From the very beginning, I made clear This for That (TfT) would cover partnerships from different angles. Since 2020, I’ve looked beyond the technology industry and highlighted perspectives on partnerships from national intelligence, journalism, venture capital, non-profits and more.
Today I’m highlighting Trump’s tariffs because trade impacts each of us and trade alliances are some of the most consequential partnerships of all. I see lessons here that apply to anyone forging partnerships.
But TfT is not turning into political punditry.
As the value of my stock portfolio sunk lower and lower in the wake of Trump’s tariffs, I did what I typically do in the face of global panic. I scrolled for some glimmer of hope.
What I found instead was an alternative scenario for how events could have unfolded differently. In his NYTimes column, Tom Friedman wrote this:
“When you have a country as big as China … the only way to negotiate is with leverage on our side of the table. And the best way to get leverage would have been for Trump to enlist our allies in the European Union, Japan, South Korea, Singapore, Brazil, Vietnam, Canada, Mexico, India, Australia and Indonesia into a united front.
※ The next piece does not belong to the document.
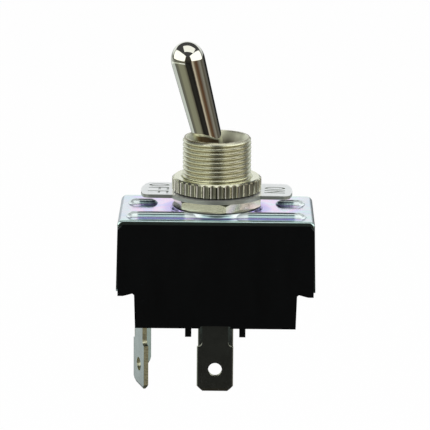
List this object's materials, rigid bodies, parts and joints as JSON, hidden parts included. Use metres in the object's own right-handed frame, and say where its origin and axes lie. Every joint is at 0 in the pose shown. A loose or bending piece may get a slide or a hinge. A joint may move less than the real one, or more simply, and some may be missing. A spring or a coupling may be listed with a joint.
{
  "type": "panel toggle switch",
  "caption": "Heavy duty bat lever toggle switch with threaded bushing, face nuts, ON/OFF plate, pressed frame, black case and push-on tabs.",
  "frame": {"origin": "on the bushing's axis, at the top face of the sheet metal frame", "axes": "+Z along the bushing out of the panel, +X along the body towards the ON side, -Y towards the front face"},
  "size_m": [0.0346, 0.019, 0.0603],
  "materials": {
    "chrome_lever": "polished",
    "nickel": "nickel plated",
    "zinc_frame": "zinc plated, bright",
    "plate_steel": "satin",
    "black_case": "moulded, satin",
    "terminal_metal": "tin plated",
    "contact_brass": "plain",
    "contact_silver": "plain",
    "carrier_plastic": "moulded",
    "fibre_sheet": "pressed fibre",
    "spring_steel": "drawn wire",
    "pin_steel": "ground"
  },
  "bodies": {
    "housing": {"frame": "zinc_frame", "bushing": "nickel", "knurled_nut": "nickel", "legend_plate": "plate_steel", "hex_nut": "nickel", "case": "black_case", "insulator_sheet": "fibre_sheet", "common_terminal_front": "terminal_metal", "end_terminal_front": "terminal_metal", "fixed_contact_front": "contact_silver", "common_terminal_rear": "terminal_metal", "end_terminal_rear": "terminal_metal", "fixed_contact_rear": "contact_silver"},
    "lever": {"lever": "chrome_lever", "pivot_pin": "pin_steel", "actuator": "carrier_plastic", "spring_front": "spring_steel", "spring_rear": "spring_steel"},
    "plunger_front": {"plunger_front": "carrier_plastic"},
    "rocker_front": {"rocker_front": "contact_brass", "moving_contact_front": "contact_silver"},
    "plunger_rear": {"plunger_rear": "carrier_plastic"},
    "rocker_rear": {"rocker_rear": "contact_brass", "moving_contact_rear": "contact_silver"}
  },
  "joints": [
    {"name": "lever_tilt", "type": "hinge", "parent": "housing", "child": "lever", "pos_m": [0, 0, 0.0063], "axis": [0, 1, 0], "range_deg": [0, 28.8]},
    {"name": "plunger_front_press", "type": "slide", "parent": "lever", "child": "plunger_front", "axis": [-0.2487, 0, 0.9686], "range_m": [0, 0.0006], "stiffness_N_per_m": 900, "springref_m": -0.001, "deforming": ["spring_front"]},
    {"name": "rocker_front_teeter", "type": "hinge", "parent": "housing", "child": "rocker_front", "pos_m": [0, -0.00485, -0.0144], "axis": [0, 1, 0], "range_deg": [-18, 0]},
    {"name": "plunger_rear_press", "type": "slide", "parent": "lever", "child": "plunger_rear", "axis": [-0.2487, 0, 0.9686], "range_m": [0, 0.0006], "stiffness_N_per_m": 900, "springref_m": -0.001, "deforming": ["spring_rear"]},
    {"name": "rocker_rear_teeter", "type": "hinge", "parent": "housing", "child": "rocker_rear", "pos_m": [0, 0.00485, -0.0144], "axis": [0, 1, 0], "range_deg": [-18, 0]}
  ],
  "couplings": [
    {"joint": "rocker_front_teeter", "follows": "lever_tilt", "ratio": -0.625},
    {"joint": "rocker_rear_teeter", "follows": "lever_tilt", "ratio": -0.625}
  ]
}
Make it a negotiation of the whole world versus China.
Then you say to Beijing: All of us will gradually raise our tariffs on your exports over the next two years to pressure you to shift from your export economy to a more domestic-oriented one. But we will also invite you to build factories and supply chains in our countries — 50-50 joint ventures — to transfer your expertise back to us the way you compelled us to do for you. We don’t want a bifurcated world. It will be less prosperous for all and less stable.
This approach harnesses the alliances the United States has cultivated for decades. It also invites China to participate in a solution aimed at achieving shared objectives. This line in particular stands out:
“We don’t want a bifurcated world. It will be less prosperous for all and less stable.”
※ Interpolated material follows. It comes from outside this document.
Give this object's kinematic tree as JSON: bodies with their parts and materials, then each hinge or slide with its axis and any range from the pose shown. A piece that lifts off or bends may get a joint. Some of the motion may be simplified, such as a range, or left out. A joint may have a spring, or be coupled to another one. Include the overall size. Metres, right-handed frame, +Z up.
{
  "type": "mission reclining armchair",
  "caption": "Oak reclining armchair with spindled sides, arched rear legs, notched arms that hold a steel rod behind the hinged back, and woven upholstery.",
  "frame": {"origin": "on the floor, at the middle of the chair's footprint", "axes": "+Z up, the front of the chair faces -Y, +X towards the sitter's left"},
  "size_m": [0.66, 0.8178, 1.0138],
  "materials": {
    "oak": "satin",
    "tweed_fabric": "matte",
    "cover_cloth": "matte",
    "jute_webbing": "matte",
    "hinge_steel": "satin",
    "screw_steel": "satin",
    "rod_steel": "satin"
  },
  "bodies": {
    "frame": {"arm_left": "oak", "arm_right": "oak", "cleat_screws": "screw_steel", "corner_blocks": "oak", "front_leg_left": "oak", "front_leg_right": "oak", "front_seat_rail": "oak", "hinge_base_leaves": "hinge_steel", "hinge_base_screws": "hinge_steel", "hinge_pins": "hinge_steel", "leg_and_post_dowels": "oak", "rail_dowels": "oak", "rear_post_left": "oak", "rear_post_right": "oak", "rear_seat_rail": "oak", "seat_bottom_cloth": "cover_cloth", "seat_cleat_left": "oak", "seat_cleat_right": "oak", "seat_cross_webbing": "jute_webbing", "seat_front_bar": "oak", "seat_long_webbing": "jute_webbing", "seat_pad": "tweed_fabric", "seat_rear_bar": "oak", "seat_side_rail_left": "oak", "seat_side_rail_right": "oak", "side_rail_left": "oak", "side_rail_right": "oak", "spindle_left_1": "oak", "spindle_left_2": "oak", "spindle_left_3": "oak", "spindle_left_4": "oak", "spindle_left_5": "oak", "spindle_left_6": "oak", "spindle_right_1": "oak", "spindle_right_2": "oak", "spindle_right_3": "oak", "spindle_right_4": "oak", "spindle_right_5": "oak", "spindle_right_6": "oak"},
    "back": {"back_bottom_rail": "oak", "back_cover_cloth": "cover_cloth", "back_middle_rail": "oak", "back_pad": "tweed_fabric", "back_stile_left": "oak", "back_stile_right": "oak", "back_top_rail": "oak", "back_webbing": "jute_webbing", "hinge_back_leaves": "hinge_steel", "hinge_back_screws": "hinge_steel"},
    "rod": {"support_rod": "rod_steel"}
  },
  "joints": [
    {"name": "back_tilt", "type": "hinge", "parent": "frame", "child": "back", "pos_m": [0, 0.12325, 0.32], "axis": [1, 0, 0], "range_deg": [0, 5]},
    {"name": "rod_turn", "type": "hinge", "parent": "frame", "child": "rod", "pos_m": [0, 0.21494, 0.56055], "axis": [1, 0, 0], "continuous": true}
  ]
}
The leaders of China and the United States differ on many issues but one thing is certain - they both want prosperity and stability.
Friedman’s view is similar to Peter Orszag, the CEO of Lazard, one of the world’s preeminent financial services firms. He recently shared this:
If your goal is to de-risk or isolate China, what you want to do is have North America and Europe together and reach some common purpose on what you’re trying to do. Because the throw weight of that combined entity is so large that it will affect everything else that happens in the global economy.
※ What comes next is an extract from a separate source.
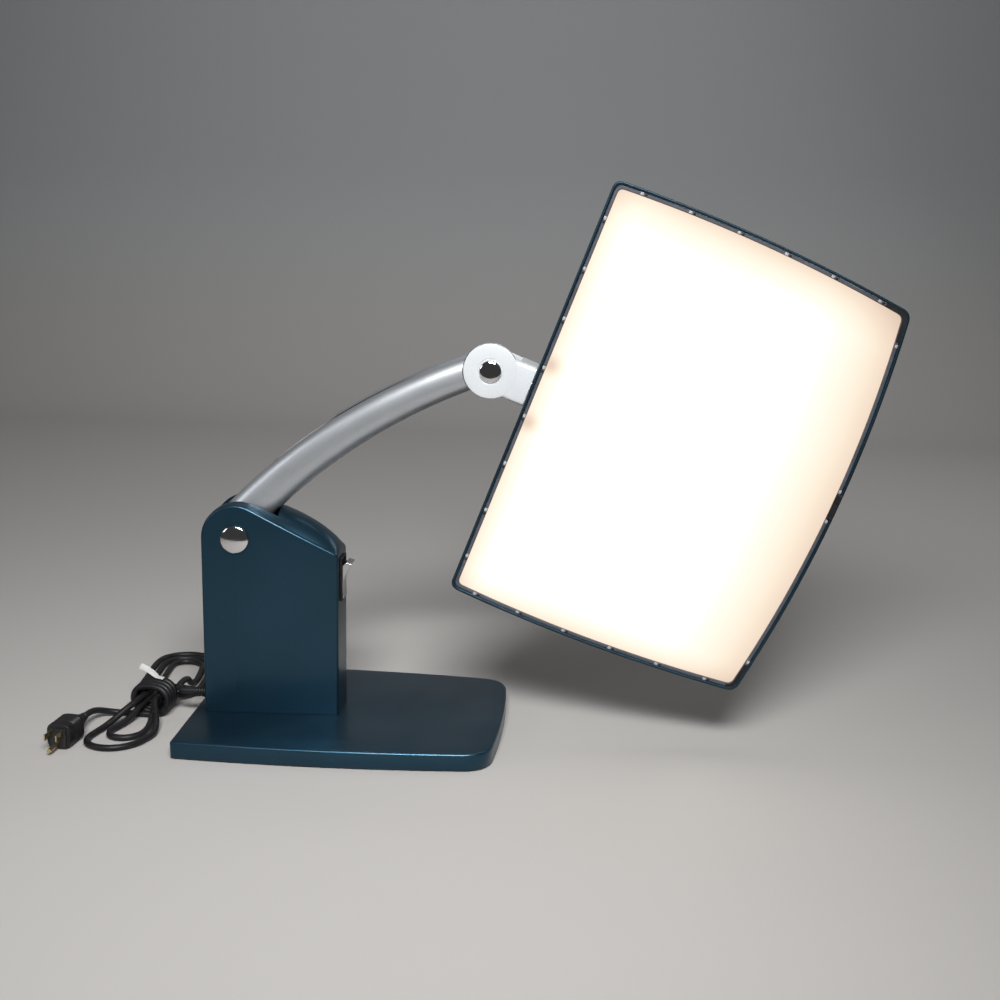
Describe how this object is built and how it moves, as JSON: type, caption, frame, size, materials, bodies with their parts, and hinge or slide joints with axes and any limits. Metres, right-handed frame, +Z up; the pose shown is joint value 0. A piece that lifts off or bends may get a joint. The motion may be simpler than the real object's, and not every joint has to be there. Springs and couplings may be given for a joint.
{
  "type": "light therapy lamp",
  "caption": "Desk light therapy lamp: a large bowed light panel that tilts and swivels on an arched arm, on a narrow column with a rocker switch and a wide flat base.",
  "frame": {"origin": "centre of the rubber pad's underside, on the desk", "axes": "+Z up, +X from the column towards the panel, and the lit face looks to -Y"},
  "size_m": [0.8533, 0.3222, 0.5841],
  "materials": {
    "blue_paint": "dark blue metallic paint on moulded plastic",
    "silver_paint": "silver satin paint on moulded plastic",
    "pale_silver": "die-cast, pale silver paint",
    "chrome": "polished",
    "chrome_plastic": "chromed plastic, polished",
    "dark_cast": "die-cast, dark coat",
    "steel": "zinc plated",
    "iron": "as cast",
    "black_rubber": "matte",
    "cord_black": "satin black sheath",
    "black_plastic": "satin moulded",
    "white_plastic": "satin moulded",
    "frame_grey": "satin moulded",
    "opal": "opal sheet, lit from behind",
    "lamp_glass": "phosphor-coated, lit",
    "reflector_white": "white coat",
    "brass": "plain"
  },
  "bodies": {
    "stand": {"base_cover": "blue_paint", "base_weight": "iron", "base_pan": "steel", "base_pad": "black_rubber", "base_screw_1": "steel", "base_screw_2": "steel", "base_screw_3": "steel", "base_screw_4": "steel", "column_front_shell": "blue_paint", "column_rear_shell": "blue_paint", "column_screw_1": "steel", "column_screw_2": "steel", "column_frame": "steel", "ballast_box": "steel", "switch_housing": "black_plastic", "strain_relief": "cord_black", "arm_axle": "steel", "pivot_washer_near": "black_plastic", "pivot_washer_far": "black_plastic", "column_cap_near": "chrome", "column_cap_far": "chrome", "cord_lead": "cord_black", "cord_hank": "cord_black", "cord_tail": "cord_black", "twist_tie": "white_plastic", "plug_body": "cord_black", "plug_blades": "brass"},
    "rocker": {"switch_rocker": "chrome_plastic"},
    "arm": {"arm_core": "dark_cast", "arm_shell_near": "silver_paint", "arm_shell_far": "silver_paint", "elbow_washer_near": "black_plastic", "elbow_washer_far": "black_plastic"},
    "neck": {"neck_fork": "pale_silver", "elbow_axle": "steel", "elbow_cap_near": "chrome", "elbow_cap_far": "chrome", "swivel_shaft": "steel", "swivel_nut": "steel"},
    "head": {"head_bracket": "steel", "head_screw_1": "steel", "head_screw_2": "steel", "head_back_shell": "blue_paint", "reflector": "reflector_white", "lamp_tube_1": "lamp_glass", "lamp_tube_2": "lamp_glass", "lamp_tube_3": "lamp_glass", "lamp_base_1": "white_plastic", "lamp_base_2": "white_plastic", "lamp_base_3": "white_plastic", "lamp_socket_1": "white_plastic", "lamp_socket_2": "white_plastic", "lamp_socket_3": "white_plastic", "lamp_clip_bar": "steel", "diffuser": "opal", "diffuser_frame": "frame_grey", "frame_latch": "black_plastic"}
  },
  "joints": [
    {"name": "arm_tilt", "type": "hinge", "parent": "stand", "child": "arm", "pos_m": [-0.1162, 0, 0.2116], "axis": [0, -1, 0], "range_deg": [0, 45]},
    {"name": "head_tilt", "type": "hinge", "parent": "arm", "child": "neck", "pos_m": [0.1471, 0, 0.3939], "axis": [0, 1, 0], "range_deg": [-60, 8]},
    {"name": "head_swivel", "type": "hinge", "parent": "neck", "child": "head", "pos_m": [0.1471, 0, 0.3939], "axis": [0.9358, 0, -0.3526], "range_deg": [0, 180]},
    {"name": "switch_rocker", "type": "hinge", "parent": "stand", "child": "rocker", "pos_m": [-0.0104, 0, 0.1666], "axis": [0, -1, 0], "range_deg": [0, 26]}
  ]
}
Professor Rush Doshi, an expert on China at Georgetown University’s School of Foreign Service, recently proposed a new, alliance trade strategy in an essay “Underestimating China.” He writes:
“China possesses scale, and the United States does not - at least not by itself. Because its only viable path lies in coalition with others, Washington would be particularly unwise to go it alone in a complex global competition.”
Whether or not you agree with Friedman, Orszag and Doshi, the strategy they advocate for is clear - alliances are the best way to gain leverage against China.
This highlights a fundamental problem with Trump’s tariffs.
What is the strategy?
It is clear that Trump likes tariffs. But what is his strategy?
Why a 25% tariff on Canada? Why a 50% tariff on Lesotho, a country whose economy is smaller than that of Duluth, Iowa?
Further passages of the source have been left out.